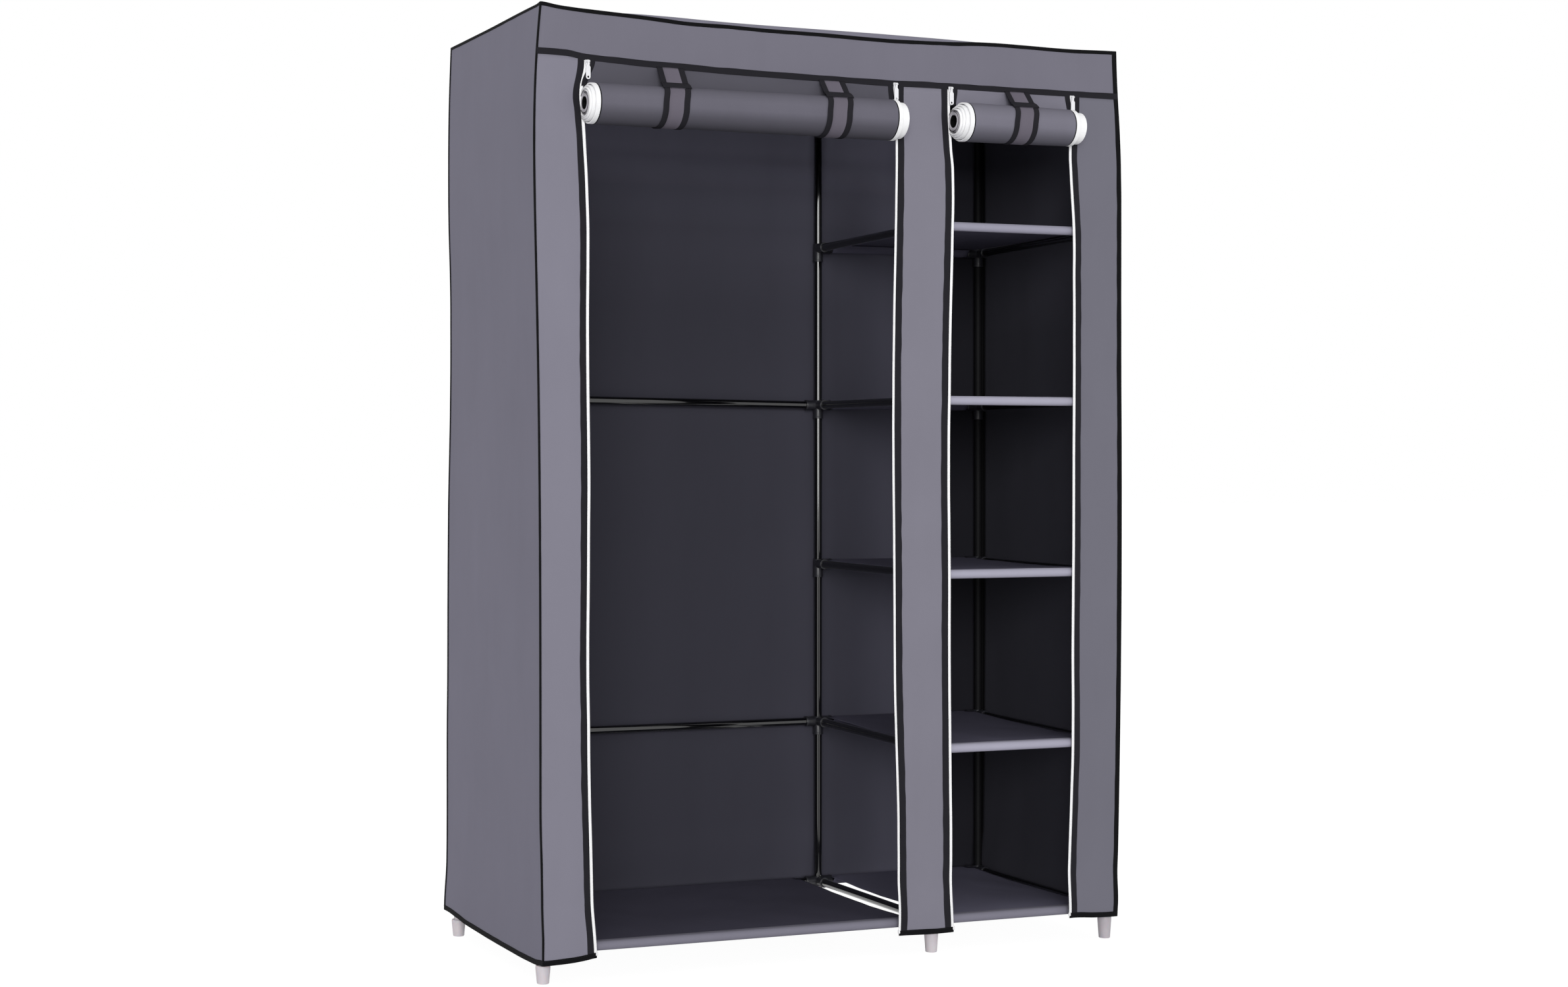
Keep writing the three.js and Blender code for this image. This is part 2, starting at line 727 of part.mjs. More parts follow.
// The band that is sewn behind the header, passes under the roll and comes up in front of it
function strapBandOutline(x) {
  const rear = behindFront;
  const nearRadius = rollRadius + seamGap;
  const rearRadius = rear - rollAxisY;
  const top = headerBottom(x) + strapSeam;
  const lastAngle = -(3 / 2) * Math.PI;
  const radiusAt = (angle) => {
    const closing = Math.min(1, -angle / (Math.PI / 2));
    return THREE.MathUtils.lerp(rearRadius, nearRadius, closing * closing);
  };
  const ring = (extra) => Array.from({ length: strapSteps + 1 }, (_, step) => {
    const angle = (lastAngle * step) / strapSteps;
    const radius = radiusAt(angle) + extra;
    return new THREE.Vector2(rollAxisY + radius * Math.cos(angle), rollAxisZ + radius * Math.sin(angle));
  });
  return [
    new THREE.Vector2(rear, top),
    ...ring(0),
    ...ring(strapThickness).reverse(),
    new THREE.Vector2(rear + strapThickness, top),
  ];
}

// The tab that comes down from the header's edge and lies over the end of the band
function strapTabOutline(x) {
  const start = new THREE.Vector2(-seamGap, headerBottom(x) - seamGap);
  const lift = rollRadius + seamGap + strapThickness + seamGap;
  const over = [0, 1, 2].map((step) => {
    const y = rollAxisY + THREE.MathUtils.lerp(tabLap, -tabOverhang, step / 2);
    const across = y - rollAxisY;
    return new THREE.Vector2(y, rollAxisZ + Math.sqrt(lift * lift - across * across) + seamGap);
  });
  const under = [start, ...over];
  const upper = under.map((point) => new THREE.Vector2(point.x, point.y + strapThickness)).reverse();
  const forward = new THREE.Vector2(start.x - strapThickness, start.y);
  return [new THREE.Vector2(start.x, start.y - strapThickness), ...over, ...upper.slice(0, -1), forward];
}

function addStrap(name, x) {
  const fromX = x - strapWidth / 2;
  const toX = x + strapWidth / 2;
  addPiece(`${name}_band`, drawnAlongX(strapBandOutline(x), fromX, toX), strapCloth);
  addPiece(`${name}_tab`, drawnAlongX(strapTabOutline(x), fromX, toX), strapCloth);
}

// Zip sliders and their pulls

// A slider straddles the tape on one side of it; side is 1 where the tape lies to its left
function sliderGeometry(zipX, side) {
  const top = headerBottom(zipX) - sliderGap;
  const bottom = top - sliderLength;
  const half = sliderWidth / 2;
  const tail = sliderTailWidth / 2;
  const shoulder = top - sliderLength * shoulderShare;
  const front = -sliderPlay - sliderPlate;
  const back = clothThickness + sliderPlay + sliderPlate;
  const outline = [
    new THREE.Vector2(zipX - tail, bottom),
    new THREE.Vector2(zipX + tail, bottom),
    new THREE.Vector2(zipX + half, shoulder),
    new THREE.Vector2(zipX + half, top),
    new THREE.Vector2(zipX - half, top),
    new THREE.Vector2(zipX - half, shoulder),
  ];
  const body = toSolid(drawnAlongY(outline, front, back));
  const outerEdge = zipX - side * (half + overrun);
  const innerEdge = zipX + side * sliderPlay;
  const channel = block(
    new THREE.Vector3(Math.min(outerEdge, innerEdge), -sliderPlay, bottom - overrun),
    new THREE.Vector3(Math.max(outerEdge, innerEdge), clothThickness + sliderPlay, top + overrun),
  );
  const bail = bailPlace(zipX);
  const earInside = knuckleHalf + knucklePlay;
  const ears = [-1, 1].flatMap((sign) => {
    const near = zipX + sign * earInside;
    const far = zipX + sign * (earInside + earThickness);
    const low = new THREE.Vector3(Math.min(near, far), bail.y, bail.z - earRadius);
    const high = new THREE.Vector3(Math.max(near, far), front + overrun, bail.z + earRadius);
    return [block(low, high), bar('x', Math.min(near, far), Math.max(near, far), bail, earRadius)];
  });
  const pin = bar('x', zipX - earInside - earThickness, zipX + earInside + earThickness, bail, bailRadius);
  return toGeometry(joined([body.subtract(channel), ...ears, pin]));
}

function bailPlace(zipX) {
  const front = -sliderPlay - sliderPlate;
  return {
    x: zipX,
    y: front - knucklePlay - knuckleRadius,
    z: headerBottom(zipX) - sliderGap - knuckleRadius - overrun,
  };
}

function pullGeometry(zipX) {
  const bail = bailPlace(zipX);
  const round = pullWidth / 2;
  const end = bail.z - pullLength + round;
  const outline = [
    new THREE.Vector2(zipX - knuckleHalf, bail.z),
    new THREE.Vector2(zipX - knuckleHalf, bail.z - pullNeckLength),
    new THREE.Vector2(zipX - round, bail.z - pullNeckLength - round),
    ...arc(zipX, end, round, Math.PI, 2 * Math.PI, pullEndSteps),
    new THREE.Vector2(zipX + round, bail.z - pullNeckLength - round),
    new THREE.Vector2(zipX + knuckleHalf, bail.z - pullNeckLength),
    new THREE.Vector2(zipX + knuckleHalf, bail.z),
  ];
  const front = bail.y - pullThickness / 2;
  const plate = toSolid(drawnAlongY(outline, front, front + pullThickness));
  const knuckle = bar('x', zipX - knuckleHalf, zipX + knuckleHalf, bail, knuckleRadius);
  const eyeHalf = knuckleHalf + overrun;
  const eye = bar('x', zipX - eyeHalf, zipX + eyeHalf, bail, bailRadius + knucklePlay);
  const holeAt = { x: zipX, z: end };
  const hole = bar('y', front - overrun, front + pullThickness + overrun, holeAt, pullHoleDiameter / 2);
  return toGeometry(plate.add(knuckle).subtract(eye).subtract(hole));
}

function addZipPull(name, zipX, side) {
  addPiece(`zip_slider_${name}`, sliderGeometry(zipX, side), whiteMetal);
  addPiece(`zip_pull_${name}`, pullGeometry(zipX), whiteMetal);
}

addFrame();
addHangingRail();
addFeet();
addShelves();
addCover();
addDoor('left_door', leftZipX, middleLeftZipX);
addDoor('right_door', middleRightZipX, rightZipX);
addStrap('left_door_strap_left', leftZipX + strapInset);
addStrap('left_door_strap_right', middleLeftZipX - strapInset);
addStrap('right_door_strap', (middleRightZipX + rightZipX) / 2);
addZipPull('left_door_left', leftZipX, 1);
addZipPull('left_door_right', middleLeftZipX, -1);
addZipPull('right_door_left', middleRightZipX, 1);
addZipPull('right_door_right', rightZipX, -1);

// The origin is on the floor, under the middle of everything
const bounds = new THREE.Box3().setFromObject(group);
const centre = bounds.getCenter(new THREE.Vector3());
group.position.set(-centre.x, -centre.y, 0);

export default group;
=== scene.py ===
# %% [markdown]
# # A fabric wardrobe, sewn to fit a frame of tubes
# On the real thing six thin steel posts are joined by short tubes and plastic fittings, and one
# grey cloth cover is pulled over them. Both doors are rolled up under the header.
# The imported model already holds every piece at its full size. This lesson keeps it as a fixed
# frame and gives each piece the fine shape and the finish that the plain solid lacks.

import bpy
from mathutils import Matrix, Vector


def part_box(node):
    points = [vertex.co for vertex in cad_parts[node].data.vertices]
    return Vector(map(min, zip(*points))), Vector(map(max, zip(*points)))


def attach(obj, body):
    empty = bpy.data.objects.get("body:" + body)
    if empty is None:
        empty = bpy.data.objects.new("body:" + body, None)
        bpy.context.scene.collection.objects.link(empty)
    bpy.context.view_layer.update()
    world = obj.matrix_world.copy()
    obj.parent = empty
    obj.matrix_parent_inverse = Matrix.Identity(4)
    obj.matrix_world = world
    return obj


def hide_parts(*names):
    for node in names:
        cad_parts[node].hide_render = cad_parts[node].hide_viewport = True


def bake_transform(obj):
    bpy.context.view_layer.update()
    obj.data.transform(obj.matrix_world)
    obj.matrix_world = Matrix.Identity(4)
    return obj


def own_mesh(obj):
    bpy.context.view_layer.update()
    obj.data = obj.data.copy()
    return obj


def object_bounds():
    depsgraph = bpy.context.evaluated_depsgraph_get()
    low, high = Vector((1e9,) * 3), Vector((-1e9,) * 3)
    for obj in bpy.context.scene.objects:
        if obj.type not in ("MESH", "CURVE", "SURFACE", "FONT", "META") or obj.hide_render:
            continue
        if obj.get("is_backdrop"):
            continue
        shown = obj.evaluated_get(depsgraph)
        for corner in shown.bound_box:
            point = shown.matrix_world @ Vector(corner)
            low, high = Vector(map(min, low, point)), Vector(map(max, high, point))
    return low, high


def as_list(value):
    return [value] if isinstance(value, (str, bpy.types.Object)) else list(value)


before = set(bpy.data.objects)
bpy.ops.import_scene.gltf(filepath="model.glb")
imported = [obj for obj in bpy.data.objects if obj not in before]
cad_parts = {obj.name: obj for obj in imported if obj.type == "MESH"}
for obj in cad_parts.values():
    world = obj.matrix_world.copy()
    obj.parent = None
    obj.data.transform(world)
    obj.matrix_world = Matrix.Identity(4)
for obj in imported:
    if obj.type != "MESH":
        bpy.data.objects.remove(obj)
model_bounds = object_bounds()
print("pieces in the model:", len(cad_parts))

# %% [markdown]
# ## Sizes
# A maker measures from one corner of the wardrobe, so every shape below is written from the
# front left corner of the floor: x to the right, y to the back, z up. It is moved into the
# model's own frame when its mesh is made. Large sizes are read from the boxes of the model's
# pieces, which keeps the fine pieces on the plain ones, and sewn details have sizes of their own.

# %% Sizes
import math
from bisect import bisect_right

import bpy
from mathutils import Vector, noise

MM = 0.001
corner = Vector((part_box("cover_top")[0].x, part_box("cover_header")[0].y, 0))
left, back, up = Vector((-1, 0, 0)), Vector((0, 1, 0)), Vector((0, 0, 1))


def box(node):
    low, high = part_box(node)
    return low - corner, high - corner


def middle(node):
    low, high = box(node)
    return (low + high) / 2


left_x = middle("post_front_left").x
middle_x = middle("post_front_middle").x
right_x = middle("post_front_right").x
front_y = middle("post_front_left").y
back_y = middle("post_back_left").y
width = left_x + right_x
depth = front_y + back_y
height = box("cover_top")[1].z
tube_radius = 8 * MM
fitting_radius = 10 * MM
tier_count = 5
bottom_level = 60 * MM
top_level = middle("hanging_rail").z
levels = [bottom_level + tier * (top_level - bottom_level) / tier_count for tier in range(tier_count + 1)]
print("width, depth, height:", [round(size / MM) for size in (width, depth, height)])

# %% [markdown]
# ## Curves
# Cloth has few straight lines. A seam that wanders is easiest to set down as a few places with
# their sideways shifts, and a curve that runs smoothly through them. A cubic curve between
# neighbouring places does that, and unlike one long polynomial it never swings out between them.

# %% Curves and steps
def mix(first, last, share):
    return first + (last - first) * share


def ease(share):
    share = min(max(share, 0), 1)
    return share * share * (3 - 2 * share)


def smooth_through(*stops):
    """A smooth function through (place, value) stops, level beyond the first and the last."""
    places = [place for place, _ in stops]
    inner = [(b[1] - a[1]) / (b[0] - a[0]) for a, b in zip(stops, stops[2:])]
    slopes = [0.0, *inner, 0.0]

    def value_at(place):
        if place <= places[0]:
            return stops[0][1]
        if place >= places[-1]:
            return stops[-1][1]
        index = bisect_right(places, place) - 1
        span = places[index + 1] - places[index]
        share = (place - places[index]) / span
        start = stops[index][1] + share * span * slopes[index]
        end = stops[index + 1][1] - (1 - share) * span * slopes[index + 1]
        return mix(start, end, ease(share))

    return value_at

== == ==

Within the material above, extract exactly the lines that start at the line containing "middle of everything" and stop after the line containing "bpy.context.scene.collection.objects.link(empty)", and only those.

**WORKED ANSWER:**
// The origin is on the floor, under the middle of everything
const bounds = new THREE.Box3().setFromObject(group);
const centre = bounds.getCenter(new THREE.Vector3());
group.position.set(-centre.x, -centre.y, 0);

export default group;
=== scene.py ===
# %% [markdown]
# # A fabric wardrobe, sewn to fit a frame of tubes
# On the real thing six thin steel posts are joined by short tubes and plastic fittings, and one
# grey cloth cover is pulled over them. Both doors are rolled up under the header.
# The imported model already holds every piece at its full size. This lesson keeps it as a fixed
# frame and gives each piece the fine shape and the finish that the plain solid lacks.

import bpy
from mathutils import Matrix, Vector


def part_box(node):
    points = [vertex.co for vertex in cad_parts[node].data.vertices]
    return Vector(map(min, zip(*points))), Vector(map(max, zip(*points)))


def attach(obj, body):
    empty = bpy.data.objects.get("body:" + body)
    if empty is None:
        empty = bpy.data.objects.new("body:" + body, None)
        bpy.context.scene.collection.objects.link(empty)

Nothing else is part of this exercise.